You are the DS owner of a gradient-boosted binary classifier that predicts default risk for a digital consumer lending product. Applicants with a score above a 0.40 threshold are automatically declined, while the rest are approved or sent to manual review. The business team is unhappy because portfolio losses fell only slightly after launch, but approved-loan volume dropped enough to hurt revenue.

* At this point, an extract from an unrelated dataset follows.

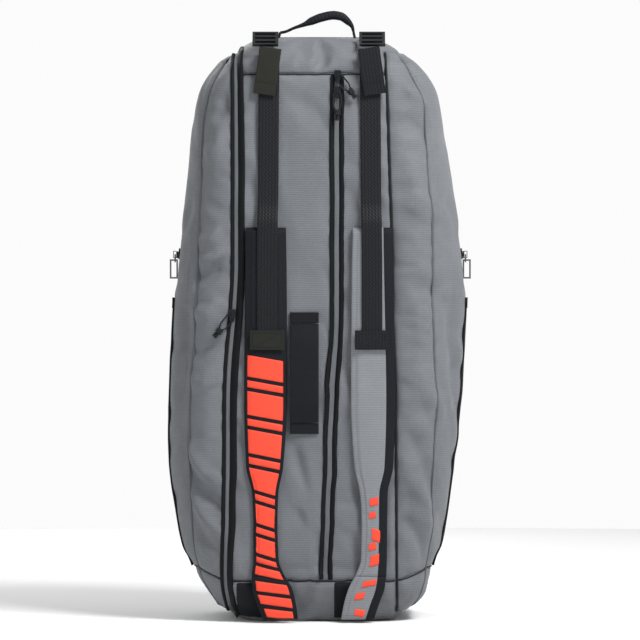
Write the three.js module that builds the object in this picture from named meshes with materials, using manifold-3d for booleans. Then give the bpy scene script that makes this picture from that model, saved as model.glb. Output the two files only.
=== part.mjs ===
// Racket tournament bag: a soft holdall that stands on its base, built from sewn fabric panels.
// Three compartments lie side by side across X. The left one opens at the front, on a fold at the rear.
// The right one opens at the rear, on a fold at the front. The centre one opens through a slit zip in front.
// Two padded shoulder straps, a top handle and a grab handle lie on the front, which faces -Y.
// Millimetres, +Z up, +X to the right of the front. The origin is the middle of the flat base.
import * as THREE from "three";
import { mergeVertices } from "three/addons/utils/BufferGeometryUtils.js";
import Module from "manifold-3d";

const wasm = await Module();
wasm.setup();

// ---------------------------------------------------------------- driving dimensions
const BODY_HEIGHT = 767;
const LEFT_REACH = 198; // furthest left of the body's skin from the origin
const RIGHT_REACH = 196;
const FRONT_REACH = 158;
const REAR_REACH = 162;
const CORNER_RADIUS = 70; // upright corners between the faces
const WALL = 5; // padded fabric: face cloth, foam and lining
const GAP = 0.3; // between pieces that are sewn or lie face to face
const DIVIDER_THICKNESS = 3;
const BASE_BOARD_THICKNESS = 3;

const LEFT_SPLIT_BASE_X = -118; // the left compartment's zip leans from here at the base seam
const LEFT_SPLIT_TOP_X = -107; // to here at the top seam
const RIGHT_SPLIT_X = 104; // fold line of the right compartment
const GUSSET_WIDTH = 54; // strip between a split and the seam of the outer panel
const BASE_SEAM_Z = 54;
const TOP_SEAM_DROP = 35; // from the body's top down to the seam under the top panel

const ZIP_TAPE_WIDTH = 8.5; // one half of a zip
const ZIP_TAPE_THICKNESS = 2;
const ZIP_COIL_WIDTH = 2.2;
const ZIP_COIL_PROUD = 1;
const LEFT_ZIP_LOW_MARGIN = 4; // above the base seam
const LEFT_ZIP_TOP_DROP = 66; // from the body's top to the end of the left zip's straight run
const REAR_ZIP_TOP_DROP = 212;
const REAR_ZIP_LOW_Z = 96;

const CENTRE_ZIP_BASE_X = 10;
const CENTRE_ZIP_TOP_X = 26;
const CENTRE_ZIP_TOP_MARGIN = 6; // below the top seam
const SLIT_HALF_WIDTH = 20; // of the slit in the front panel, which the lips close
const LIP_OVERLAP = 4; // of a lip behind the front panel
const LIP_THICKNESS = 2;
const LIP_CLEARANCE = 1.4;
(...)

You are asked which metrics should drive evaluation in this business context and whether the current model is actually better than the previous policy.
| Metric | Previous Rule Policy | Current Model |
|---|---|---|
| Accuracy | 0.78 | 0.84 |
| Precision (default class) | 0.41 | 0.63 |
| Recall (default class) | 0.74 | 0.46 |
| F1 Score | 0.53 | 0.53 |
| AUC-ROC | 0.71 | 0.86 |
| Log Loss | 0.58 | 0.41 |
| Approval Rate | 68% | 52% |
| Default Rate on Approved Loans | 6.8% | 5.9% |
| Monthly Net Revenue | 4.2M | 4.0M |
| Manual Review Rate | 9% | 18% |
How would you evaluate this model in a business context, and which metrics would you prioritize over the others given the trade-off between credit losses, approval volume, and operational cost?